> [What is asked]: From the line containing "Break this object" through the last line of the entries below, repeat each line word for word and leave out the rest.

++++ Rows ++++

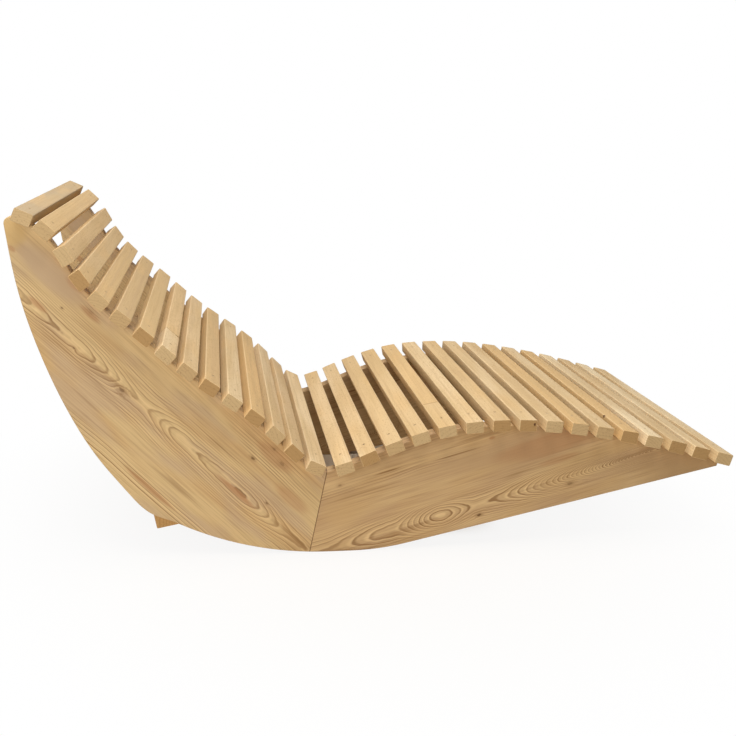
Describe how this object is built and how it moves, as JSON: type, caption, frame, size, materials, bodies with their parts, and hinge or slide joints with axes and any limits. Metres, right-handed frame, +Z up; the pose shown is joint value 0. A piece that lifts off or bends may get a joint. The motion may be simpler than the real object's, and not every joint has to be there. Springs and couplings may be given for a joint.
{
  "type": "rocking lounger",
  "caption": "Reclining wooden rocking lounger with cross slats on curved side panels whose lower edges are the rockers.",
  "frame": {"origin": "on the floor, under the middle of the lounger's bounding box", "axes": "+X towards the foot end, +Y towards the sitter's left panel, +Z up"},
  "size_m": [1.827, 0.8, 0.8933],
  "materials": {
    "slats": "fine-sawn, unvarnished",
    "boards": "planed, unvarnished",
    "rails": "planed, unvarnished",
    "dowels": "plain",
    "screws": "dull"
  },
  "bodies": {
    "root": {"slat_01": "slats", "slat_02": "slats", "slat_03": "slats", "slat_04": "slats", "slat_05": "slats", "slat_06": "slats", "slat_07": "slats", "slat_08": "slats", "slat_09": "slats", "slat_10": "slats", "slat_11": "slats", "slat_12": "slats", "slat_13": "slats", "slat_14": "slats", "slat_15": "slats", "slat_16": "slats", "slat_17": "slats", "slat_18": "slats", "slat_19": "slats", "slat_20": "slats", "slat_21": "slats", "slat_22": "slats", "slat_23": "slats", "slat_24": "slats", "slat_25": "slats", "slat_26": "slats", "slat_27": "slats", "slat_28": "slats", "slat_29": "slats", "slat_30": "slats", "slat_31": "slats", "right_back_board": "boards", "right_leg_board": "boards", "right_mitre_dowels": "dowels", "right_back_slat_screws": "screws", "right_leg_slat_screws": "screws", "left_back_board": "boards", "left_leg_board": "boards", "left_mitre_dowels": "dowels", "left_back_slat_screws": "screws", "left_leg_slat_screws": "screws", "stop_rail": "rails", "foot_rail": "rails", "stop_rail_dowels": "dowels", "foot_rail_dowels": "dowels"}
  },
  "joints": []
}
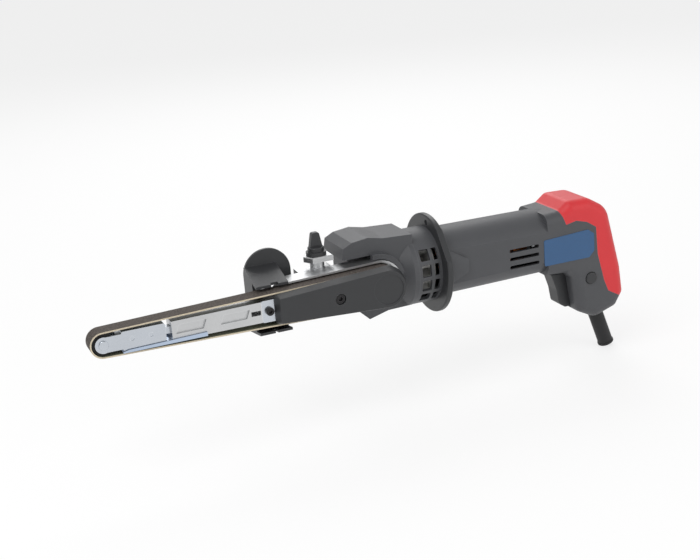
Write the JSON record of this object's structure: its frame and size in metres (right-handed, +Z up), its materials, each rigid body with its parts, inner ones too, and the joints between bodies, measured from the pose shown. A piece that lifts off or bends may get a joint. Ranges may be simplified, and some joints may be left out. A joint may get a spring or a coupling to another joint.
{
  "type": "belt sander",
  "caption": "Handheld power file with a narrow sanding belt on a swivelling arm, a dust nozzle behind it, a guard flange and a rear grip with trigger.",
  "frame": {"origin": "centre of the dust nozzle's mouth", "axes": "+X from the nose roller towards the grip, along the motor; +Y the way the dust hose leaves, away from the open side of the belt; +Z up, the grip hanging down"},
  "size_m": [0.4026, 0.0747, 0.134],
  "materials": {
    "moulded_grey": "fine texture",
    "black_plastic": "satin",
    "red_soft": "soft overmould",
    "blue_label": "printed film",
    "cast_aluminium": "satin casting",
    "bright_steel": "bright zinc",
    "dark_steel": "blackened",
    "bearing_steel": "ground",
    "spring_steel": "drawn wire",
    "abrasive": "coated abrasive cloth",
    "black_rubber": "matt",
    "pulley_aluminium": "turned",
    "lamination": "stacked sheet",
    "copper": "enamelled wire",
    "fan_plastic": "moulded",
    "carbon": "sintered",
    "circuit_board": "board"
  },
  "bodies": {
    "tool": {"gear_housing": "moulded_grey", "bearing_cap": "moulded_grey", "spindle_near_bearing": "bearing_steel", "spindle_far_bearing": "bearing_steel", "motor_front_bearing": "bearing_steel", "motor_rear_bearing": "bearing_steel", "vented_neck": "moulded_grey", "guard_flange": "black_plastic", "housing_near": "moulded_grey", "housing_far": "moulded_grey", "rear_cover": "red_soft", "label_plate": "blue_label", "housing_screws": "dark_steel", "stator": "lamination", "field_coils": "copper", "brush_holders": "black_plastic", "carbon_brushes": "carbon", "switch_module": "black_plastic", "speed_control": "circuit_board", "cable_sleeve": "black_rubber", "trigger_spring": "spring_steel", "lock_spring": "spring_steel"},
    "arm": {"belt_housing": "cast_aluminium", "clamp_block": "cast_aluminium", "arm_bar": "cast_aluminium", "arm_clamp_plate": "bright_steel", "clamp_screw": "dark_steel", "platen": "bright_steel", "tension_spring": "spring_steel", "sanding_belt": "abrasive", "pulley_cover": "black_plastic", "cover_screw": "dark_steel", "dust_hood": "black_plastic", "dust_nozzle": "black_plastic"},
    "wing_knob": {"wing_knob": "black_plastic"},
    "fork": {"nose_fork": "bright_steel", "nose_axle": "bright_steel"},
    "nose_roller": {"nose_roller": "black_rubber", "roller_bearing": "bearing_steel"},
    "drive": {"drive_pulley": "pulley_aluminium", "pulley_screw": "dark_steel", "output_spindle": "bright_steel", "bevel_gear": "dark_steel"},
    "rotor": {"motor_shaft": "bright_steel", "armature": "lamination", "armature_winding": "copper", "commutator": "copper", "cooling_fan": "fan_plastic", "bevel_pinion": "dark_steel"},
    "trigger": {"trigger": "black_plastic"},
    "lock_button": {"lock_button": "black_plastic"},
    "speed_dial": {"speed_dial": "black_plastic"}
  },
  "joints": [
    {"name": "arm_swivel", "type": "hinge", "parent": "tool", "child": "arm", "pos_m": [0.0695, -0.046, -0.006], "axis": [0, -1, 0], "range_deg": [0, 45]},
    {"name": "knob_turn", "type": "hinge", "parent": "arm", "child": "wing_knob", "pos_m": [0.0315, -0.026, 0.018], "axis": [0, 0, 1], "range_deg": [0, 180]},
    {"name": "nose_retract", "type": "slide", "parent": "arm", "child": "fork", "axis": [1, 0, 0], "range_m": [0, 0.004], "stiffness_N_per_m": 1500, "springref_m": -0.004, "deforming": ["tension_spring"]},
    {"name": "nose_roller_spin", "type": "hinge", "parent": "fork", "child": "nose_roller", "pos_m": [-0.1245, -0.046, -0.006], "axis": [0, 1, 0], "continuous": true},
    {"name": "drive_spin", "type": "hinge", "parent": "tool", "child": "drive", "pos_m": [0.0695, -0.046, -0.006], "axis": [0, 1, 0], "continuous": true},
    {"name": "rotor_spin", "type": "hinge", "parent": "tool", "child": "rotor", "pos_m": [0.1295, -0.02, -0.006], "axis": [1, 0, 0], "continuous": true},
    {"name": "trigger_pull", "type": "slide", "parent": "tool", "child": "trigger", "axis": [1, 0, 0], "range_m": [0, 0.005], "stiffness_N_per_m": 600, "springref_m": -0.003, "deforming": ["trigger_spring"]},
    {"name": "lock_press", "type": "slide", "parent": "tool", "child": "lock_button", "axis": [0, 1, 0], "range_m": [0, 0.0025], "stiffness_N_per_m": 500, "springref_m": -0.002, "deforming": ["lock_spring"]},
    {"name": "dial_turn", "type": "hinge", "parent": "tool", "child": "speed_dial", "pos_m": [0.2599, -0.02, -0.034], "axis": [0, 1, 0], "range_deg": [-135, 135]}
  ],
  "couplings": [
    {"joint": "drive_spin", "follows": "rotor_spin", "ratio": -0.71429},
    {"joint": "nose_roller_spin", "follows": "rotor_spin", "ratio": -1.1411}
  ]
}
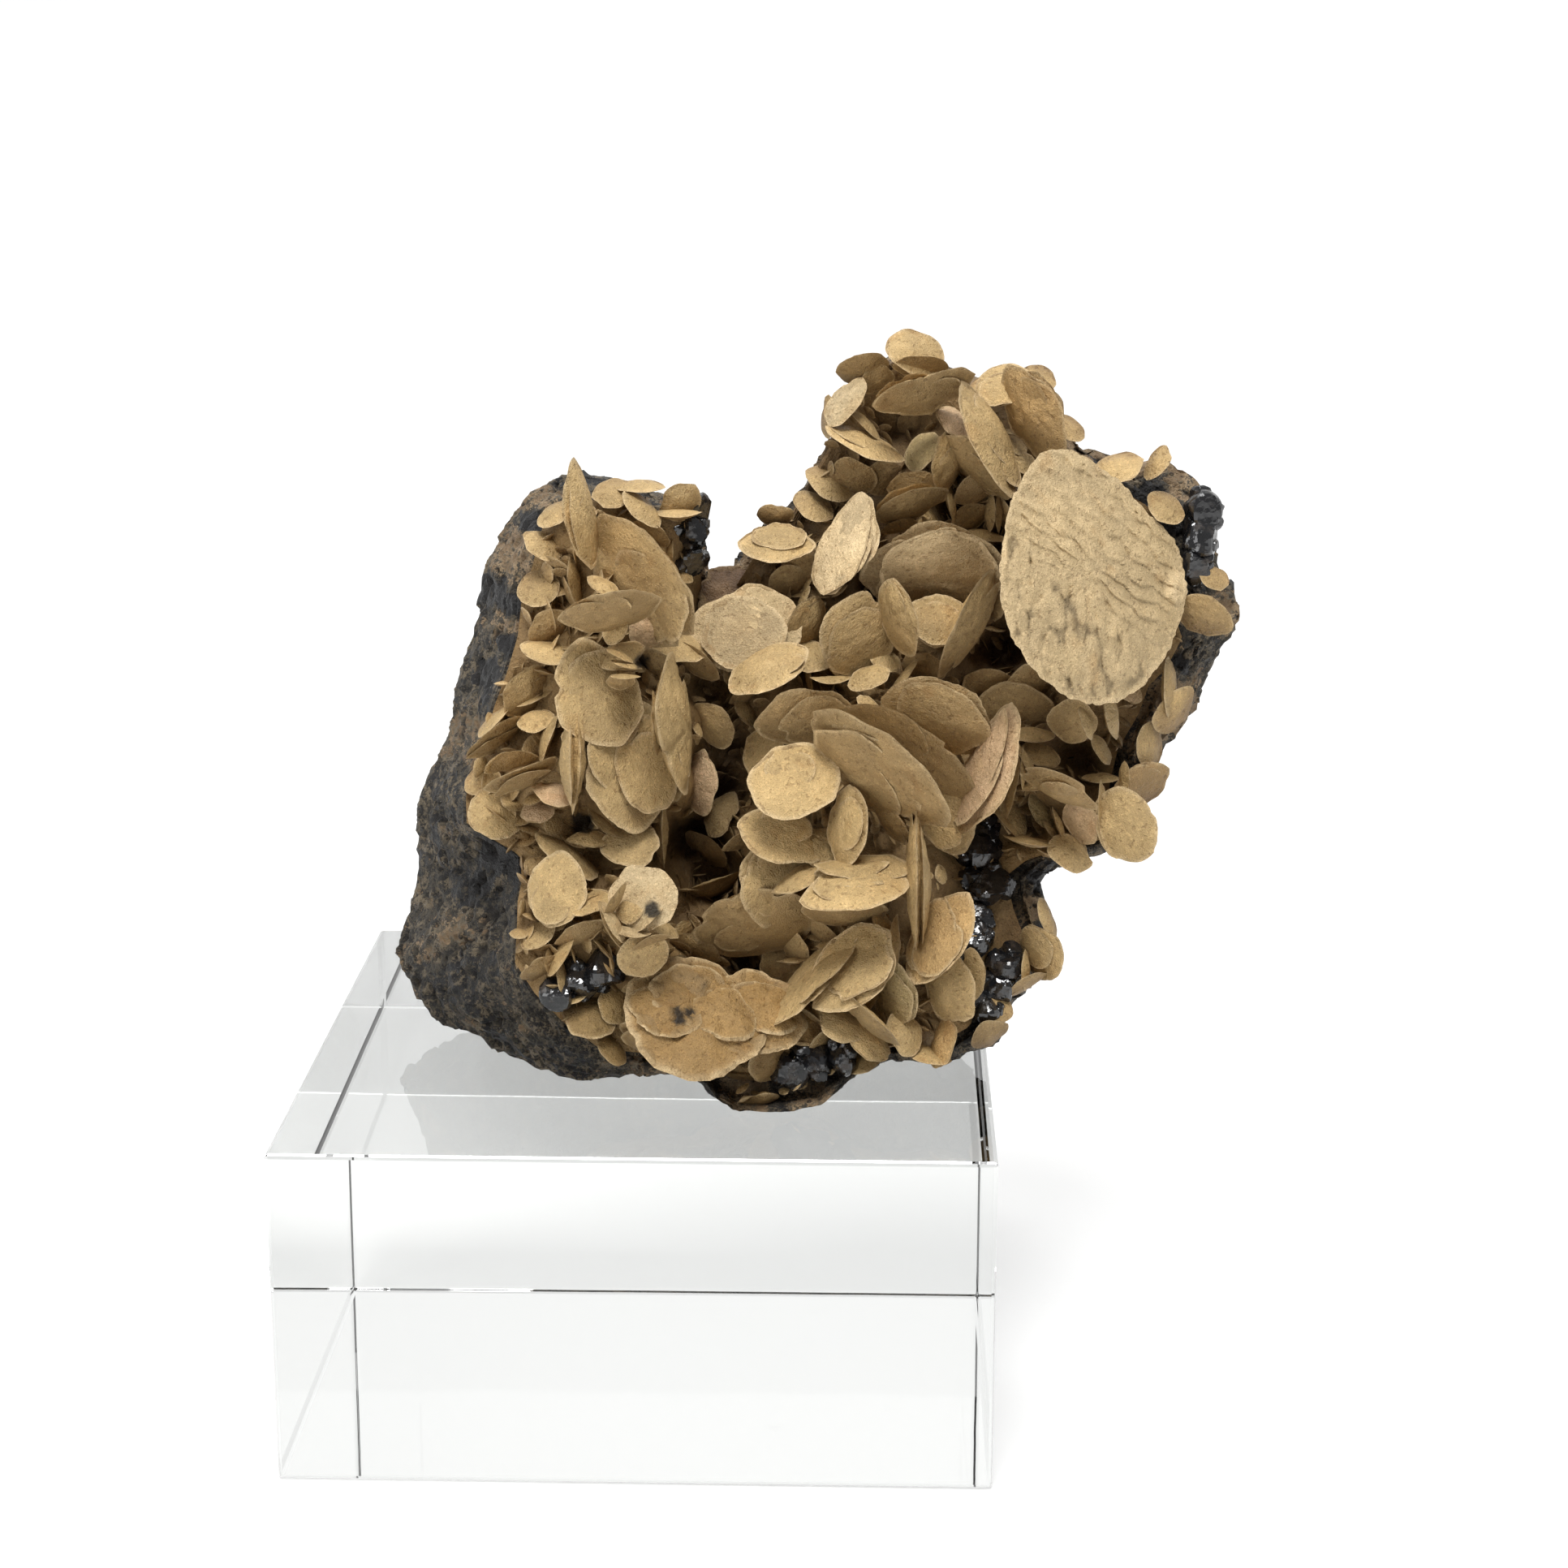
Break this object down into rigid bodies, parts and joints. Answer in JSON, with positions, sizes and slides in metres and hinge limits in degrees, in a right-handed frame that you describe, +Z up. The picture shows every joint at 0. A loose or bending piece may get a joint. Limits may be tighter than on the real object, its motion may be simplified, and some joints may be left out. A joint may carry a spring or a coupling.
{
  "type": "siderite mineral specimen on a display block",
  "caption": "Natural cluster of tan lens-shaped siderite crystals in a hollow of dark rock with black sphalerite, on a clear display block.",
  "frame": {"origin": "centre of the display block's underside", "axes": "+Z up, -Y towards the viewer of the crystals, +X to the viewer's right"},
  "size_m": [0.1173, 0.0866, 0.1331],
  "materials": {
    "acrylic": "polished, clear",
    "rock": "rough, dark grey-brown with tan patches",
    "siderite": "satin, tan to golden brown",
    "sphalerite": "glossy black facets"
  },
  "bodies": {
    "root": {"display_block": "acrylic", "matrix": "rock", "siderite_crystals": "siderite", "sphalerite_notch": "sphalerite", "sphalerite_group": "sphalerite", "sphalerite_low_right": "sphalerite", "sphalerite_rim": "sphalerite", "sphalerite_foot": "sphalerite", "sphalerite_left": "sphalerite"}
  },
  "joints": []
}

++++

> [Finished task]:
Break this object down into rigid bodies, parts and joints. Answer in JSON, with positions, sizes and slides in metres and hinge limits in degrees, in a right-handed frame that you describe, +Z up. The picture shows every joint at 0. A loose or bending piece may get a joint. Limits may be tighter than on the real object, its motion may be simplified, and some joints may be left out. A joint may carry a spring or a coupling.
{
  "type": "siderite mineral specimen on a display block",
  "caption": "Natural cluster of tan lens-shaped siderite crystals in a hollow of dark rock with black sphalerite, on a clear display block.",
  "frame": {"origin": "centre of the display block's underside", "axes": "+Z up, -Y towards the viewer of the crystals, +X to the viewer's right"},
  "size_m": [0.1173, 0.0866, 0.1331],
  "materials": {
    "acrylic": "polished, clear",
    "rock": "rough, dark grey-brown with tan patches",
    "siderite": "satin, tan to golden brown",
    "sphalerite": "glossy black facets"
  },
  "bodies": {
    "root": {"display_block": "acrylic", "matrix": "rock", "siderite_crystals": "siderite", "sphalerite_notch": "sphalerite", "sphalerite_group": "sphalerite", "sphalerite_low_right": "sphalerite", "sphalerite_rim": "sphalerite", "sphalerite_foot": "sphalerite", "sphalerite_left": "sphalerite"}
  },
  "joints": []
}